A7A5 ruble stablecoin tops $110B in onchain activity
CertiK: A7A5 processed over $110 billion onchain and holds about 43% of the global non‑USD stablecoin market despite Western sanctions.
The security firm CertiK reported that the ruble‑backed stablecoin A7A5 processed more than $110 billion in cumulative onchain transactions and captured about 43% of the global non‑US dollar stablecoin market. CertiK found holder wallets rose from roughly 13,000 in February 2025 to about 29,000 by May 2026.
CertiK traced A7A5’s issuance to January 2025 by Old Vector LLC, a Kyrgyz entity acting for A7 LLC, a cross‑border settlement firm co‑owned by Ilan Shor and state‑linked lender Promsvyazbank. Russian regulators later recognized A7A5 under the country’s digital financial assets framework. The European Union adopted its 19th sanctions package on Oct. 23, 2025 and banned transactions involving A7A5 from Nov. 12, 2025.
The report describes technical and operational features that sustained the token’s activity after sanctions. A7A5’s smart contracts do not include a centralized kill switch; wallet and freeze controls are held by developers based in Russia and Kyrgyzstan rather than by Western infrastructure.
CertiK reported that the stablecoin’s fiat reserves sit mainly in Central Asian banking corridors, particularly in Kyrgyzstan, and within the Russian banking system. The firm found A7A5 uses decentralized finance liquidity pools on platforms such as Curve and Uniswap to support tradability without relying on centralized exchanges.
Trading activity was concentrated on Grinex, identified as the successor to the Garantex exchange. CertiK recorded roughly $11.2 billion in A7A5/RUB volume and $6.1 billion in A7A5/USDT trades, largely routed through Grinex. U.S. authorities seized the Garantex domain in March 2025, and Tether froze about $28 million in USDT tied to wallets controlled by Garantex.

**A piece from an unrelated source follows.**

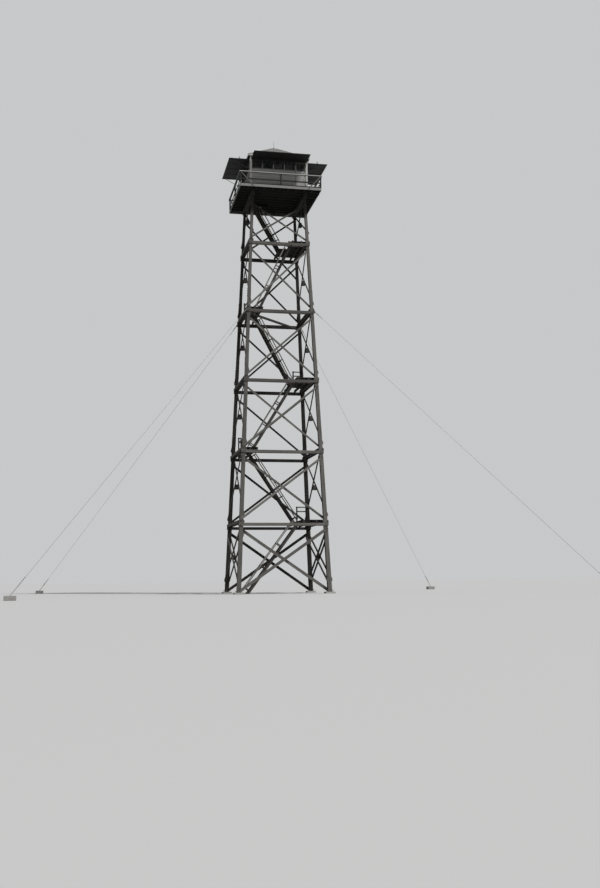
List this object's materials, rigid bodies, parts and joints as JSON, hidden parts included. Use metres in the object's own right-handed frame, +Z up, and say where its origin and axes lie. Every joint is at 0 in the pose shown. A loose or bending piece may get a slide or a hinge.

Jonathan Riss, an OSINT and blockchain intelligence analyst at CertiK, wrote: “While Western regulators cannot directly rewrite the Ethereum or Tron blockchain to erase A7A5, the EU’s 19th package and parallel US/UK actions target the physical and digital choke points.”
Ilan Shor holds a majority stake in A7 LLC. He served as a Moldovan lawmaker and was convicted in connection with a 2014 bank fraud case. Shor left Moldova in 2019, obtained Russian citizenship and was sentenced in absentia to 15 years in prison in 2023; he currently resides in Moscow. CertiK links the stablecoin project to cross‑border settlement operations associated with A7 LLC.
CertiK based its assessment on onchain metrics and network analysis that show substantial transaction volumes, concentrated exchange routing and reserve placements outside Western banking corridors.